And Then There Were None

Late last night I had the thought about calling my father, but seeing the time, I decided to wait until the next morning. I hadn’t spoken to him in awhile. We don’t chat often but when we do the conversations last at least twenty to thirty minutes. I was going to see how things were holding up because my grandmother just weeks earlier had been placed in hospice. I knew the end was coming, but these things have no rhyme or reason as to when they end. They just … end. She died this morning. The last of my grandparents have faded away.

She was in her 90’s. She lived a long, full life, and now the end had come. I didn’t get to say goodbye. As the descent was coming, she become less communicative, unable to operate things with her hands, and spoke less. She had lived in a home, and trying to call her was unfortunately a no-go.

When my grandfather died, we thought things for her would decline quick, they were one of those old-time couples who did everything together, my grandfather waited on her, hand and foot. But she held on, for a half-decade, it wasn’t her time yet. But after my grandfather died she was placed in a home, she was immobile, and needed care we couldn’t give her.

She was a good person, and every visit with Grandma Ranahan was always a good one. Dinner, coffee, conversation, television, laughs. I’ll remember those visits with fondness. I didn’t get to know my mother’s side of my grandparents that well, so much of my memories of familial authority come from my father’s side.

When the pandemic hit, I thought of her often. “Please for the love of fuck don’t let it be COVID that ends it…” I thought. The restrictions on nursing homes made it difficult for family to see her. The months since, she had few visits. Her decline accelerated, by what I can only imagine, was a combination of her old age, and the lack of familial sights. She did not die of coronavirus, but the looming specter of it all accelerated and exacerbated the situation.

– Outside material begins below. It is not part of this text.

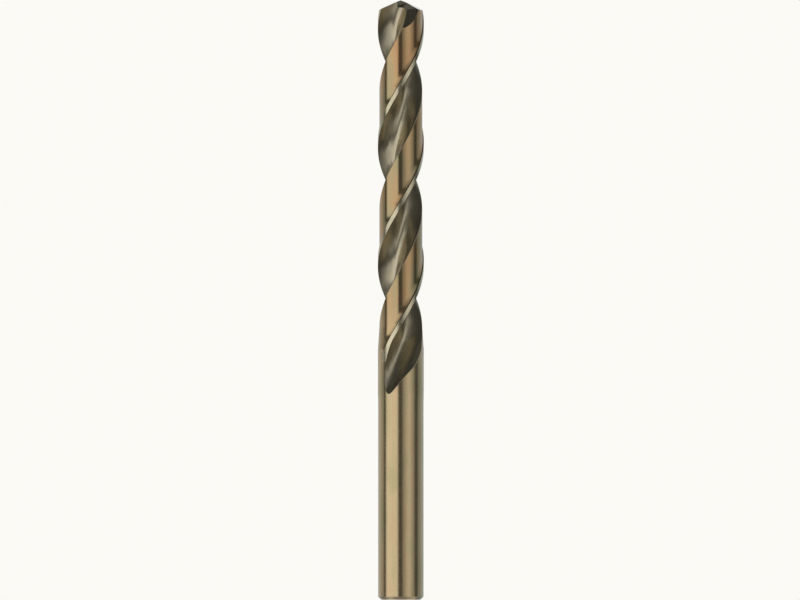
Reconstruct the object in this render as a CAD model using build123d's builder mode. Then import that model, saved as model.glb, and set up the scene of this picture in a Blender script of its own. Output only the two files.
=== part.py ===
"""Jobber twist drill with a straight shank and a split point.

One piece of cobalt high-speed steel, modelled the way it is ground: a turned blank, two helical
flutes that run out towards the shank, lands relieved behind their margins, and a point with a lip
facet, a heel facet and a web notch for each of the two lips.

Millimetres. The drill stands on its shank end: the origin is the centre of that end, +Z runs up the
axis to the point, and the cutting lips lie along X. The helix is right-handed, so the drill cuts
when it turns counter-clockwise as seen from the point.
"""

import os
from math import asin, atan, cos, degrees, pi, radians, sin, sqrt, tan

from build123d import *

# Driving dimensions, in millimetres and degrees ---------------------------------------------------

overall_length = 133.0
drill_diameter = 10.2
shank_diameter = 10.1
shank_chamfer = 0.7
shank_taper = 2.0             # length of the cone between shank and body

flute_length = 87.0           # from the point to the last trace of the flutes
helix_lead = 52.5             # advance of a flute along the axis in one turn
web_thickness = 2.0           # between the lines of the two lips
floor_radius = 1.55           # from the axis to where the flute's cutting side meets its floor
land_angle = 86.5             # margin and relieved land together, seen along the axis
runout_length = 11.4          # part of the flute length in which a flute loses its depth
runout_wheel_diameter = 200.0 # grinding wheel that leaves the flute there
runout_lift_angle = 58.5      # from the leading edge to the way the wheel lifts, along the axis
runout_drift = 18.8           # slant of the wheel's way out, against the axis
runout_turn_share = 0.44      # share of the helix's turn that the run-out keeps

margin_angle = 11.0           # full-diameter strip behind each leading edge
margin_height = 0.33          # from the margin down to the relieved land
margin_shoulder_slope = 45.0  # of the shoulder behind the margin, against the radius
relief_ramp_angle = 15.0      # flat strip that the relief leaves before that shoulder
relief_length = 77.5          # from the point to the end of the relieved land
relief_fade = 5.0             # part of that length in which the relief dies out

point_angle = 135.0
lip_clearance = 12.0          # slope of the facet behind each lip
heel_facet_setback = 1.9      # from the axis to the heel facet, level with the apex
heel_facet_slope = 65.0       # from the horizontal
heel_facet_turn = 18.0        # past square to the lip, seen along the axis

chisel_web = 0.5              # web left between the walls of the two notches
notch_turn = 27.0             # from the main lip to the inner lip, seen along the axis
notch_depth = 1.15            # of the notch's root below the apex, at the axis
notch_fall = 20.0             # slope of the notch's root, outwards
notch_angle = 100.0           # between the notch's wall and its floor

# Derived values -----------------------------------------------------------------------------------

drill_radius = drill_diameter / 2
shank_radius = shank_diameter / 2
half_web = web_thickness / 2
relieved_radius = drill_radius - margin_height
half_point = radians(point_angle / 2)
turn_per_mm = 2 * pi / helix_lead
overcut = 1.5                 # how far each cutting tool reaches past the blank

lip_rise = half_web * tan(radians(lip_clearance)) / sin(half_point)
lip_apex_height = overall_length + lip_rise       # where the lines of the lips pass the axis
flute_end_height = overall_length - flute_length
wheel_radius = runout_wheel_diameter / 2
full_flute_height = flute_end_height + runout_length
relief_end_height = overall_length - relief_length
tool_top = overall_length + overcut


def polar(radius, angle):
    return Vector(radius * cos(angle), radius * sin(angle))


def flute_angle(radius):
    """Polar angle of the flute's cutting side, in the section level with the apex of the lips."""
    along_lip = sqrt(radius**2 - half_web**2)
    return asin(half_web / radius) + turn_per_mm * along_lip / tan(half_point)


leading_angle = flute_angle(drill_radius)
heel_angle = leading_angle + radians(180 - land_angle)
runout_angle = leading_angle + radians(runout_lift_angle)
margin_back_angle = leading_angle - radians(margin_angle)


def turned(height):
    """Turn of the helix at a height, in degrees, counted from the section level with the lips."""
    return degrees(turn_per_mm * (height - lip_apex_height))


def helical_sweep(section, bottom, top):
    """Sweep a section up the axis between two heights, turning with the helix."""
    with BuildLine() as path:
        Line((0, 0, bottom), (0, 0, top))
    with BuildLine() as guide:
        Helix(helix_lead, top - bottom, drill_radius, center=(0, 0, bottom))
    start = Pos(0, 0, bottom) * Rot(0, 0, turned(bottom)) * section
    sweep(start, path=path.line, binormal=guide.edge())


# Flute: the space that one flute takes out of the blank -------------------------------------------

with BuildSketch() as flute_section:
    with BuildLine():
        side_length = drill_radius + overcut - floor_radius
        side_radii = [floor_radius + side_length * step / 5 for step in range(6)]
        cutting_side = Spline(*[polar(radius, flute_angle(radius)) for radius in side_radii])
        heel_corner = polar((relieved_radius + drill_radius) / 2, heel_angle)
        heel_side = Bezier(
            cutting_side @ 0,
            cutting_side @ 0 - (cutting_side % 0) * 0.37 * drill_radius,
            heel_corner + polar(0.33 * drill_radius, radians(-20)),
            heel_corner,
        )
        heel_exit = Line(heel_corner, heel_corner + (heel_side % 1) * 1.5 * overcut)
        RadiusArc(heel_exit @ 1, cutting_side @ 1, drill_radius + overcut)
    make_face()


def runout_section(drop):
    """Flute section below the full-depth flute: partly turned, drifted sideways and lifted out."""
    drift = radians(runout_drift)
    lift = wheel_radius - sqrt(wheel_radius**2 - (drop / cos(drift)) ** 2)
    shift = polar(lift, runout_angle) + polar(drop * tan(drift), runout_angle - pi / 2)
    own_turn = Rot(0, 0, -degrees(runout_turn_share * turn_per_mm * drop))
    place = Pos(0, 0, full_flute_height - drop) * Rot(0, 0, turned(full_flute_height))
    return place * Pos(shift.X, shift.Y) * own_turn * flute_section.sketch


runout_steps = 8
runout_reach = 1.3            # times the run-out's length, until the section is clear of the blank

with BuildPart() as flute:
    helical_sweep(flute_section.sketch, full_flute_height, tool_top)
    loft([
        runout_section(runout_reach * runout_length * step / runout_steps)
        for step in range(runout_steps + 1)
    ])

# Land relief: the shallow band behind one margin, dying out beside the run-out --------------------

skim = 0.1                    # how far the relief's fading end rises clear of the body
relief_tail_height = relief_end_height - relief_fade * skim / margin_height
relief_end_angle = leading_angle - radians(land_angle + 12)
ramp_angle = margin_back_angle - radians(relief_ramp_angle)
ramp_normal = polar(1, ramp_angle)
ramp_foot = polar(0.999 * relieved_radius, ramp_angle)
shoulder_top = polar(drill_radius, margin_back_angle)
shoulder = polar(1, margin_back_angle + radians(margin_shoulder_slope))
shoulder_fall = (shoulder_top - ramp_foot).dot(ramp_normal) / shoulder.dot(ramp_normal)

with BuildSketch() as relief_sector:
    with BuildLine():
        Polyline(
            shoulder_top + shoulder * 2 * overcut,
            shoulder_top - shoulder * shoulder_fall,
            ramp_foot,
            ramp_normal * (relieved_radius - overcut),
        )
        inner_rim = RadiusArc(
            ramp_normal * (relieved_radius - overcut),
            polar(relieved_radius - overcut, relief_end_angle),
            relieved_radius - overcut,
        )
        end_side = Line(inner_rim @ 1, polar(drill_radius + 2 * overcut, relief_end_angle))
        RadiusArc(end_side @ 1, shoulder_top + shoulder * 2 * overcut, -drill_radius - 2 * overcut)
    make_face()

with BuildPart() as relief:
    helical_sweep(relief_sector.sketch, relief_tail_height, tool_top)
    with BuildSketch(Plane.XZ):
        with BuildLine():
            Polyline(
                (relieved_radius, tool_top),
                (relieved_radius, relief_end_height + relief_fade),
                (drill_radius + skim, relief_tail_height),
                (drill_radius + 2 * overcut, relief_tail_height),
                (drill_radius + 2 * overcut, tool_top),
                close=True,
            )
        make_face()
    revolve(axis=Axis.Z, mode=Mode.INTERSECT)

# Point: what the grinding of one lip takes off ----------------------------------------------------

lip_direction = Vector(sin(half_point), 0, -cos(half_point))
above_lip = Vector(cos(half_point), 0, sin(half_point))
behind_lip = Vector(0, -1, 0)
clearance = radians(lip_clearance)
lip_facet = Plane(
    origin=(0, half_web, lip_apex_height),
    x_dir=lip_direction,
    z_dir=above_lip * cos(clearance) + behind_lip * sin(clearance),
)

heel_downhill = polar(1, radians(-90 - heel_facet_turn))
heel_slope = radians(heel_facet_slope)
heel_facet = Plane(
    origin=heel_downhill * heel_facet_setback + Vector(0, 0, overall_length),
    z_dir=heel_downhill * sin(heel_slope) + Vector(0, 0, cos(heel_slope)),
)

notch_open_side = polar(1, radians(90 + notch_turn))
fall = radians(notch_fall)
notch_root = Plane(
    origin=notch_open_side * (chisel_web / 2) + Vector(0, 0, overall_length - notch_depth),
    x_dir=notch_open_side,
    z_dir=polar(cos(fall), radians(notch_turn)) + Vector(0, 0, -sin(fall)),
)

with BuildPart() as point_grind:
    for facet in (lip_facet, heel_facet):
        with BuildSketch(facet):
            Circle(drill_diameter * 2)
        extrude(amount=drill_diameter)
    with BuildSketch(notch_root):
        with BuildLine():
            reach = drill_radius
            Polyline(
                (0, 0),
                (0, reach),
                (reach, reach),
                (reach, -reach * tan(radians(notch_angle - 90))),
                close=True,
            )
        make_face()
    extrude(amount=reach, both=True)

# Drill --------------------------------------------------------------------------------------------

with BuildPart() as drill_bit:
    with BuildSketch(Plane.XZ):
        with BuildLine():
            Polyline(
                (0, 0),
                (shank_radius - shank_chamfer, 0),
                (shank_radius, shank_chamfer),
                (shank_radius, flute_end_height - shank_taper),
                (drill_radius, flute_end_height),
                (drill_radius, overall_length + overcut / 2),
                (0, overall_length + overcut / 2),
                close=True,
            )
        make_face()
    revolve(axis=Axis.Z)
    for tool in (flute, relief, point_grind):
        with PolarLocations(0, 2):
            add(tool.part, mode=Mode.SUBTRACT)

drill_bit.part.label = "drill_bit"

os.makedirs("parts", exist_ok=True)
export_step(drill_bit.part, "parts/drill_bit.step")
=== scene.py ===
"""Jobber twist drill in straw-tempered cobalt high-speed steel, standing on its shank end.

The steel is drawn again here at the same dimensions as its solid, with rings of points that follow
the helix, so that the ground surfaces reflect without facets. Lengths are in millimetres until the
mesh is finished, and it is then brought to metres.
"""

import math

import bmesh
import bpy
from mathutils import Matrix, Vector


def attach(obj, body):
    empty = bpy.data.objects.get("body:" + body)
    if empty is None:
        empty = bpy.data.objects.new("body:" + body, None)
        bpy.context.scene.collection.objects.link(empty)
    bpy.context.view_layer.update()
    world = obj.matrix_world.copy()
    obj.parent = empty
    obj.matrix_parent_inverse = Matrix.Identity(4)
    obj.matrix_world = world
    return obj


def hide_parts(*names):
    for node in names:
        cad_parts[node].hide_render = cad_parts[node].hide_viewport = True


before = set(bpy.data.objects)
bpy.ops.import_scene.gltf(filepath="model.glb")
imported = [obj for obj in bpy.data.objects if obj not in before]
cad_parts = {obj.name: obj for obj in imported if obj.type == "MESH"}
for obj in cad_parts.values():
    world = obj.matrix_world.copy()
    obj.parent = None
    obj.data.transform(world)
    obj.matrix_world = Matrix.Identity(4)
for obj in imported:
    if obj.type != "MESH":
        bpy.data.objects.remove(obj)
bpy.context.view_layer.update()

MM = 0.001

# Dimensions of the drill, millimetres and radians -------------------------------------------------

LENGTH = 133.0
RADIUS = 5.1
SHANK_RADIUS = 5.05
SHANK_CHAMFER = 0.7
CONE_LENGTH = 2.0             # of the short cone between the shank's cylinder and the body
FLUTE_LENGTH = 87.0           # from the point to the top of that cone
RUNOUT_LENGTH = 11.4          # part of it in which a flute loses its depth

LEAD = 52.5                   # advance of a flute along the axis in one turn
HALF_WEB = 1.0                # from the axis to the line of either lip
HALF_POINT = math.radians(135 / 2)
FLOOR_RADIUS = 1.55           # from the axis to where a flute's cutting side meets its floor
OVERCUT = 1.5                 # how far outside the body the flute's outline starts
FLOOR_PULL = 0.37             # handle of the heel side's curve at the floor, of the radius
HEEL_PULL = 0.33              # handle of the same curve at the heel's edge, of the radius
HEEL_PULL_ANGLE = math.radians(-20)  # the way that this handle points
EDGE_BREAK = 0.09             # how far the stoned flat goes in from the heel's edge, on each side
WIDEST_BREAK = 1 / 6          # the most that it may be of the flute's width, near the flute's end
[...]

I’ve stared at the same four, white, close walls for the last several months. I’ve seen coworkers once. I ran into a friend at the grocery store. But largely my interactions have all been online. My grandmother had next to none of that, sadly. My grandmother had her time, but I can’t help but think of the few more months she could have had if we hadn’t fucked this entire virus response up. It makes me angry. She deserved better, she deserved to see more than four white walls and the nurses and orderlies who kept the facility running. I understand why she was in the situation she was in, there was no avoiding it, but she still deserved better. My father and aunts and uncles had one last chance to see her, luckily for them. And I’m at least grateful they had their shot.

She was my last living grandparent. In the latter half of the 2010’s they slowly fell one by one, each marked with a return flight home, reminiscence, and family. This year that’s not happening, at least for me. There won’t be a flight, no camaraderie with cousins, aunts, uncles, there won’t be any Catholic services for me to attend (even though I’m non-religious) because my family was largely Irish-Italian-Polish Catholic. There won’t be a dinner, coffee, or conversations. I’ll only get to imagine it.

COVID, and the lack of response to it, has left some of us on opposite coasts, with little recourse, or motivation to chance the trip with no time for quarantine before service. I don’t trust my own body to not betray me, and with a father who has lung issues, I’m unfortunately not returning. I won’t be a swinging scythe to drop on the family .

She didn’t die of COVID, but I won’t get a chance to grieve in person. The last of the grandparents, the last familial titan, is now gone. Considering how much worse other families in the US have had it with this wretched wraith of a virus, I suppose I should count my lucky stars it wasn’t worse. I hope my cat doesn’t mind me babbling to her about the good times that were had, about how my grandmother’s sense of humor sharpened with time, and more.

There’s something strange about the door closing on a generation of family, I can’t exactly put into words right now exactly what that is, I can only meet it with ponderance and silence, and maybe some alcohol too.

My grandfather died from cancer, my grandmother died in seclusion, I take solace in the fact that any suffering is now alleviated. Part of me is also is saddened that this is the way it is, but so it goes…

When this is all over, when we can finally be around each other without worrying that the air we breathe is also trying to kill us, our family will be able to have that dinner, that coffee, and that conversation. There will just be one less chair occupying the table.

LaVerne Ranahan, you will be missed. We love you.